By Jason McBride (Seattle, Washington, US)
Most of us, including critics and aficionados, expect movies to perform like dish detergent. We want endings that feel like a rack of sparkling crockery overlooking a defeated spiral of grime as it gurgles into the void. Films that don’t deliver clear results risk oblivion.
Such is the fate of The Pumpkin Eater, Jack Clayton’s 1964 sort-of-feminist drama about the soured marriage between philandering screenwriter Jake Armitage (Peter “I’m mad as hell” Finch) and the very fecund Jo (Anne Bancroft, of The Graduate fame). All the boxes are checked—a thoroughbred cast; creamy, post-Golden Age black and white hues; conscientiously blocked scenes pulsing with Harold Pinter’s withering dialogue; and bit part players giving 120 percent.
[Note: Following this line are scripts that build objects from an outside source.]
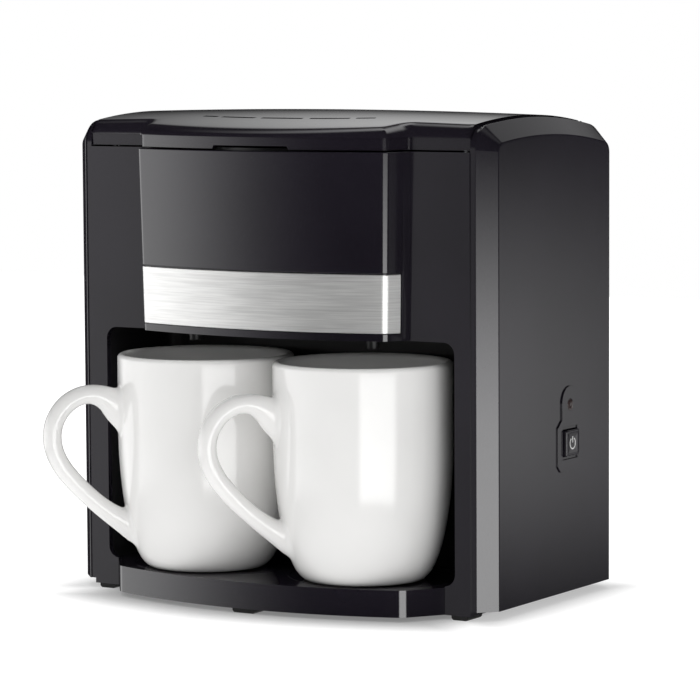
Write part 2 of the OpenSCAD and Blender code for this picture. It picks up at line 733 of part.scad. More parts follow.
vent_arc_y = 178.5;
vent_arc_r = 172;
vents = [[-38.6, 8.5], [-22.6, 18.3], [0, 20.4], [22.6, 18.3], [38.6, 8.5]];

module lid_hinge_pins() color([0.8, 0.8, 0.82]) in_frame() {
    both_sides() translate([0, hinge_y, hinge_z]) rod_x(pin_r, ear_x0 - 6.3, ear_x1 + 6.3);
}

// ---- Heater ----

// Round bar along the heater's U: legs along X, joined by a half-turn.
module heater_u(r, z, inlet_x, outlet_x) {
    translate([heater_bend_x, riser_y, z]) rod_x(r, 0, outlet_x - heater_bend_x);
    translate([heater_bend_x, riser_y + 2 * heater_bend_r, z]) rod_x(r, 0, inlet_x - heater_bend_x);
    translate([heater_bend_x, bend_y, z]) rotate([0, 0, 90])
        rotate_extrude(angle = 180) translate([heater_bend_r, 0]) circle(r = r);
}

heater_inlet_x = spout_x - elbow_r;
heater_outlet_x = -elbow_r;

module heating_element() color([0.7, 0.7, 0.72]) in_frame() {
    difference() {
        union() {
            heater_u(5, heater_z, heater_inlet_x - 9, heater_outlet_x - 9);
            heater_u(4 - fit, heater_z, heater_inlet_x, heater_outlet_x);
            heater_u(4, heater_z - 7.5, heater_inlet_x - 14, heater_outlet_x - 10);
        }
        translate([0, riser_y, heater_z]) rod_x(2.8, heater_bend_x + 1, heater_outlet_x + 1);
        translate([0, riser_y + 2 * heater_bend_r, heater_z])
            rod_x(2.8, heater_bend_x + 1, heater_inlet_x + 1);
    }
}

module heater_bracket() color([0.65, 0.66, 0.68]) in_frame() {
    z1 = heater_z - 7.5 - 4;
    difference() {
        union() {
            box([-58, 58, z1 - 1.5], [-18, 92, z1]);
            for (x = [-54, -22]) for (y = [61, 89]) translate([x, y, pan_z0 + pan_floor])
                cylinder(r = 3, h = z1 - pan_z0 - pan_floor - 1);
        }
        for (y = [riser_y + heater_bend_r - 3, riser_y + heater_bend_r + 3])
            translate([-50, y, z1 - 5]) cylinder(r = 1.6, h = 10);
    }
}

module heater_clamp() color([0.65, 0.66, 0.68]) in_frame() {
    box([-34, 57, heater_z + 5], [-26, 93, heater_z + 6.5]);
    for (y = [57, 91.5]) box([-34, y, heater_z - 11.5], [-26, y + 1.5, heater_z + 6]);
}

module heater_screws() color([0.75, 0.75, 0.77]) in_frame() {
    for (y = [riser_y + heater_bend_r - 3, riser_y + heater_bend_r + 3])
        translate([-50, y, heater_z - 11.5]) {
            cylinder(r = 2.6, h = 1.4);
            translate([0, 0, -3]) cylinder(r = 1.5, h = 3.1);
        }
}

module thermostat() color([0.75, 0.7, 0.6]) in_frame() {
    translate([-30, bend_y, heater_z - 11.5]) {
        cylinder(r = 6, h = 6);
        cylinder(r = 4.4, h = 11);
        for (x = [-3, 3]) translate([x - 0.4, -2, 10]) cube([0.8, 4, 6]);
    }
}

module thermal_fuse() color([0.85, 0.85, 0.8]) in_frame() {
    translate([-20, bend_y, heater_z + 6.5 + 2.2]) {
        rod_x(2.2, -22, 0);
        rod_x(0.6, -28, 8);
    }
}

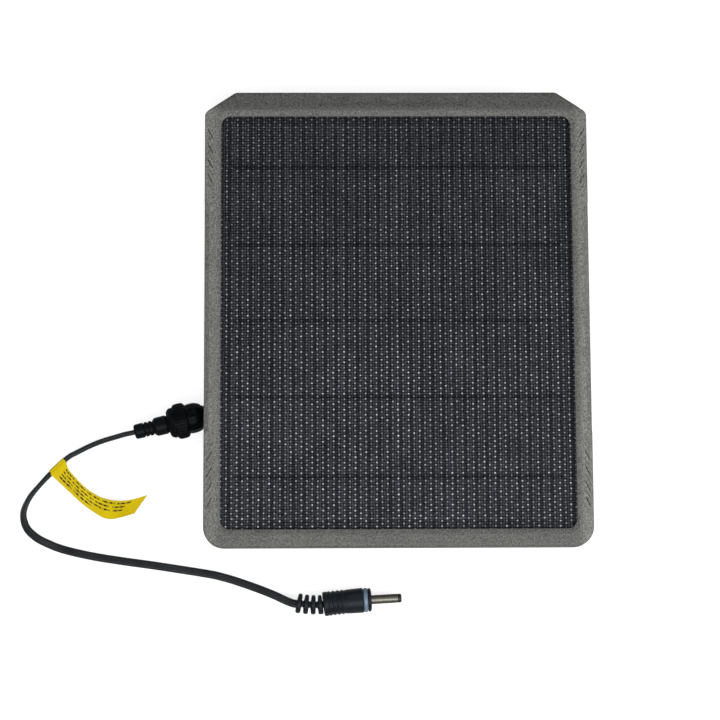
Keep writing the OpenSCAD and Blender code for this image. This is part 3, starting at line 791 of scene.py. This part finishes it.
def add_film():
    """The clear front film, with its raised dots in staggered columns."""
    rng = random.Random(7)
    dx, dy = DIMPLE_X / FILM_SAMPLES, DIMPLE_Y / FILM_SAMPLES
    cols = int((film_hi.x - film_lo.x) / 2 / dx)
    rows = int((film_hi.y - film_lo.y) / 2 / dy)
    gains = {}
    verts, faces = [], []
    for i in range(-cols, cols + 1):
        for j in range(-rows, rows + 1):
            x, y = i * dx, j * dy
            key = (round(x / DIMPLE_X), round(2 * y / DIMPLE_Y))
            if key not in gains:
                gains[key] = 0.65 + 0.7 * rng.random()
            border = min(cols - abs(i), rows - abs(j), 4) / 4
            verts.append((x, y + FILM_MIDDLE, film_hi.z - 0.12 + border * film_height(x, y, gains[key])))
    n, total = 2 * rows + 1, 2 * cols + 1
    for i in range(total - 1):
        for j in range(n - 1):
            a = i * n + j
            faces.append((a, a + n, a + n + 1, a + 1))
    ring = [i * n for i in range(total)]
    ring += [(total - 1) * n + j for j in range(1, n)]
    ring += [i * n + n - 1 for i in range(total - 2, -1, -1)]
    ring += [j for j in range(n - 2, 0, -1)]
    low, m = len(verts), len(ring)
    # the sheet's edge and its flat back
    verts += [(verts[k][0], verts[k][1], film_lo.z) for k in ring]
    for k in range(m):
        j = (k + 1) % m
        faces.append((ring[k], low + k, low + j, ring[j]))
    faces.append(tuple(low + k for k in reversed(range(m))))
    piece = make_piece("dotted_film", verts, faces, "panel", "film", 60)
    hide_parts("front_film")


# ---- coupling ----

# profiles are (station along the coupling from the panel half, radius)
COUPLING = axes_at(JOINTS["nut_turn"]["pos_m"], JOINTS["nut_turn"]["axis"])
NUT_FACETS = 12
RELIEF_START, RELIEF_PITCH, RELIEF_R = 21.0, 1.7, 3.0


def nut_shape(s, r, a):
    """Broad facets round the barrel, and two ribbed wings on the flange."""
    if 1.3 < s < 7.2 and r > 4.9:
        half = math.pi / NUT_FACETS
        within = (a % (2 * half)) - half
        flat = math.cos(half) / math.cos(within)
        return r * min(1, flat * 1.012)
    wing = abs(math.cos(a)) ** 2.5
    rib = 0.5 + 0.5 * math.cos(36 * a)
    if 7.4 < s < 12.6 and r > 5.6:
        return 5.9 + (r - 5.9) * wing - 0.22 * rib * (0.3 + 0.7 * wing)
    if s >= 12.6 and r > 4.6:
        return r - 0.18 * rib
    return r


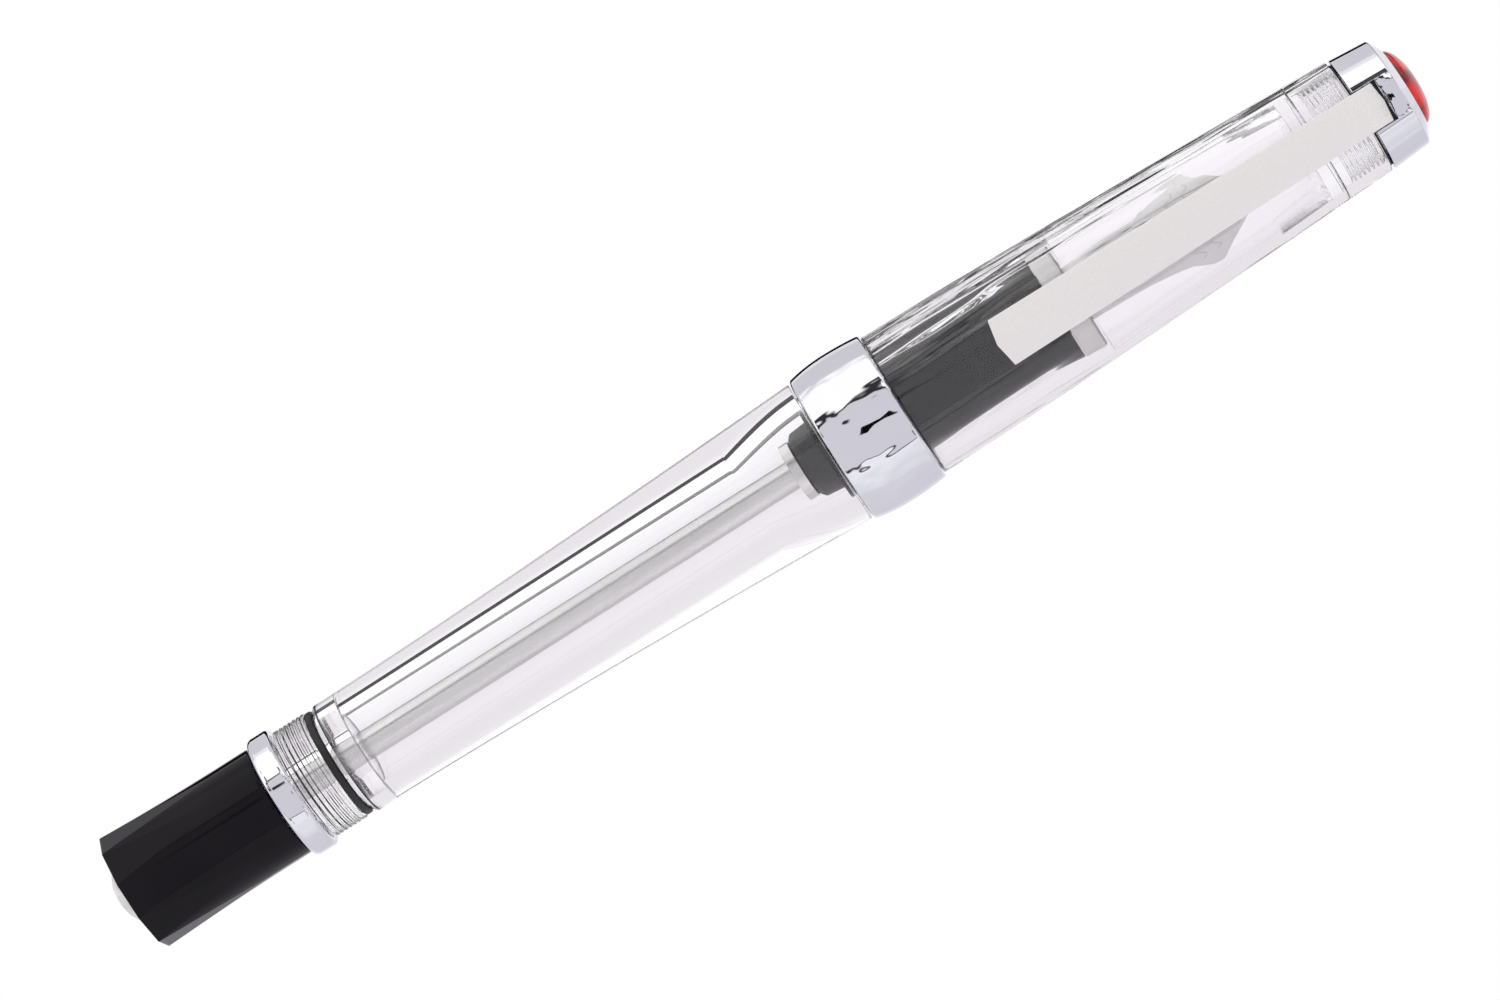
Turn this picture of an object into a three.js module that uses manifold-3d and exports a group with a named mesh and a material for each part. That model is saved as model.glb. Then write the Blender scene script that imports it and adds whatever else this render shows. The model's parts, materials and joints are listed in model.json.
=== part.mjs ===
// A capped, clear, vacuum-filling fountain pen lying on its side, as separate solids.
// Units are millimetres. +X runs along the pen towards the top of the cap, +Z towards the clip.
// The origin is under the middle of the pen, on the surface that the cap band touches.
// A station is a distance along the pen from the tip of the dome at its rear end.

import * as THREE from "three";
import { mergeVertices } from "three/addons/utils/BufferGeometryUtils.js";
import Module from "manifold-3d";

const wasm = await Module();
wasm.setup();

// ---- driving dimensions ----

const LENGTH = 144.2; // capped, from the rear dome to the jewel
const AXIS_HEIGHT = 8; // the cap band's radius, so the band rests on the surface
const SIDES = 32; // facets round the outer pieces
const FEW_SIDES = 24; // facets round the inner pieces
const ROD_SIDES = 16;
const GAP = 0.05; // between fixed neighbours

const BLIND_CAP = { back: 1.64, front: 18.1, backRadius: 6.05, frontRadius: 5.78, facets: 10 };
const BLIND_CAP_TURN = 22.2; // degrees from the clip's side to the first facet corner at the rear
const COLLAR = { back: 15, radius: 5.72 }; // where the facets run out before the chrome ring
const BLIND_RING = { back: 18.2, front: 20.68, radius: 6.35, bore: 4.4, rounding: 0.5 };
const DOME = { height: 1.5, radius: 3.3, depth: 2.8 };
const INSERT = { back: 4.4, front: 9.2, radius: 2.5, floor: 5 };

const ROD = { back: 5.1, front: 82.9, radius: 1.42, hole: 1.5 };
const WASHER = { back: 75.35, front: 76.4, radius: 2.95 };
const SEAL = { back: 76.45, front: 81.1, backRadius: 2.8, noseRadius: 2.3, radius: 3.6 };
const TIP_NUT = { back: 81.2, front: 82.6, radius: 2.2, sides: 6 };

const GLAND = { back: 10, front: 27.6, stub: 4, bore: 1.6, socket: 2.9, socketFloor: 13.3 };
const GLAND_THREAD = { back: 20.95, front: 24.15, crest: 5.75, root: 5.35, pitch: 0.48 };
const GLAND_GROOVE = { front: 25.15, radius: 4.9, nose: 4.45 };
const GLAND_RING = { outer: 5.6, inner: 4.95 };
const ROD_SEAL = { outer: 2.8, thickness: 1.05 };

const BARREL = { back: 25.2, shoulder: 79.45, front: 86.55, backRadius: 5.8, radius: 7.37 };
const BARREL_BORE = { radius: 3.7, flareBack: 70.8, flareFront: 77.6, chamber: 4.95 };
const BARREL_SOCKET = { depth: 27.65, radius: 4.5 };
const BARREL_THREAD = 5.95; // the cap screws on here, inside the cap band
const BARREL_SWELL = 1.5; // power of the barrel's gentle outward curve

const GRIP = { back: 79, front: 104.35, radius: 4.8, lip: 5.3, lipBack: 100.8, bore: 3.6 };
const GRIP_SEAT = { mouth: 3.95, front: 82.3, throat: 2.6, throatFront: 90 };
const GRIP_FLANGE = { back: 86.7, front: 87.35, radius: 5.7 };
const GRIP_GROOVE = { back: 84.4, front: 85.3, radius: 4.35 };
const TRIM_RING = { back: 104.42, front: 106.75, backRadius: 5.35, frontRadius: 5.5 };
const COLLAR_SLEEVE = { back: 91, front: 104.3, outer: 3.5, inner: 3.1 };

const NIB = { back: 93, bend: 107, tip: 127.6, thickness: 0.35, ridge: 3, tipRidge: 1.3 };
const NIB_CURVE = { base: 3, shoulderAt: 119, shoulder: 6 }; // radius across the nib
const NIB_HALF_WIDTHS = [
  [NIB.back, 2.9], [NIB.bend, 2.8], [113, 2.95], [117, 3.5], [119.3, 4.4],
  [120.2, 4.5], [121.5, 3.7], [124.5, 2], [127, 0.75], [NIB.tip, 0.35],
];
const FEED_OUTLINE = [ // station, half width, underside height below the axis
  [91.5, 2.4, 2.4], [109, 2.4, 2.4], [112.5, 2.3, 2.1], [116, 1.9, 1.2], [119.5, 0.9, -0.3],
];
const FEED_GAP = 0.25;

const CAP = { back: 80.25, shoulder: 87.5, front: 137.8, mouth: 6.9, radius: 7.42, top: 5.93 };
const CAP_BORE = { mouth: 6.15, body: 6.35, step: 107, mid: 126, midRadius: 5.62 };
const CAP_SOCKET = { back: 133, radius: 5.25, thread: 5.1 };
const CAP_TAPER = 1.35; // power of the cap's gentle inward curve
const BAND = { back: 79.66, front: 87.44, bore: 6.95, lip: 6.3, lipFront: 80.2 };
const BAND_RADII = { back: 7.58, front: 7.76, widestAt: 0.48 };
const LINER = { back: 106.97, front: 132.9, floor: 131.6, wall: 0.5, fit: 0.07 };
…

But The Pumpkin Eater commits the gravest of errors: it ends realistically.
That it is to say, ambiguously. In fact, the whole film throws curve balls, challenging us with characters that continuously veer off course. To start, bachelor Jake is smitten with Jo, a married woman happily saddled with eight children. The seemingly domesticated Jo abandons her husband and their idyllic barn-house, marries Jake and transplants the brood to a London home purchased by her father (a gruff Cedric Hardwicke), who is more protective of his new son-in-law than his daughter or grandchildren. He insists that Jo send her two eldest boys to boarding school. “You’re not going to be allowed to crush this poor boy before he starts. He’s going to have to work like a galley slave as it is,” he decrees.
From here, we hit familiar grooves. Jake loses patience with Jo’s motherly devotion cutting into their sex life. He screws around with their boarder (a young, dizzy Maggie Smith), and when Jo breaks down in a department store, she ends up in a psychiatrist’s office while Jake flies off to a location shoot in Morocco, complete with all the industry perks i.e. leading actresses that ride camels, among other things.
Jo makes her gutsiest stand in the whole film when she quits her patronizing shrink. But instead of harnessing this momentum, Jo slides back into people pleasing, aborting a child at Jake’s—and oddly, her mother’s—insistence. Not only does she terminate the pregnancy, but in a quasi-legal decision (remember, this is 1964), her doctors insist that she undergo permanent sterilization. Jo agrees, and oddly, this woman who has made childbearing the bulk of her identity wakes up from the surgery ecstatic with her new “freedom.” Jo’s liberation is short-lived, however, when Bob Conway (a perversely moralistic James Mason) reads her a love letter to Jake from his actress wife, Beth. Conway reveals that Beth threatened to leave Jake if Jo had the baby; in other words, Jake sacrificed the child to keep his mistress.
Upon learning the true reason she voluntarily sterilized herself, Jo reacts with appropriate fury and ends up in bed with her previous husband, but her wifely instincts call her back and we are left with tender, conciliatory close-ups between Bancroft and Finch. It’s one of those endings that will leave many shouting at the screen: “Leave him, for god’s sake! You’re great and he’s a jerk! You can do so much better!”
But people choose poorly, so why shouldn’t movie characters do the same? Because when the thread isn’t consistent, the film doesn’t resonate. If Jo had suffered through the weird sixties psychiatry and gotten straitjacketed and injected and involuntarily gutted on the operating table, we could shake our heads, tsk-tsk and enjoy some indignant tears over the poor, mistreated lamb.
Instead we get a woman who wants a lot of kids and gets to have a lot of kids. The same woman also wants a happy marriage but gets an adulterous husband—backed up by Jo’s parents and the medical establishment—who dupes her out of her reproductive autonomy. Additionally, her father’s “offer” to pay for boarding school leaves Jo with a stilted, distant relationship with her boys.
If the only qualification is terrible male behavior, The Pumpkin Eater is a feminist film. But Jo’s lack of vision or willingness to stand for anything doesn’t make for an inspiring role model, much less a martyr. Even the camera treats her like a victim, fetishizing her ingenuous fragility with one wistful close-up after another. Or maybe, in 1964’s eyes, Jo’s misery is the moral consequence of divorcing the children’s father for Jake in the first place. Throw in the possibility of a reconciliation at the end, and it’s hard to know how to take all of this.
There’s a reason Simon & Garfunkel wrote “Mrs. Robinson,” not “Mrs. Armitage.”
The Pumpkin Eater just isn’t good dish detergent.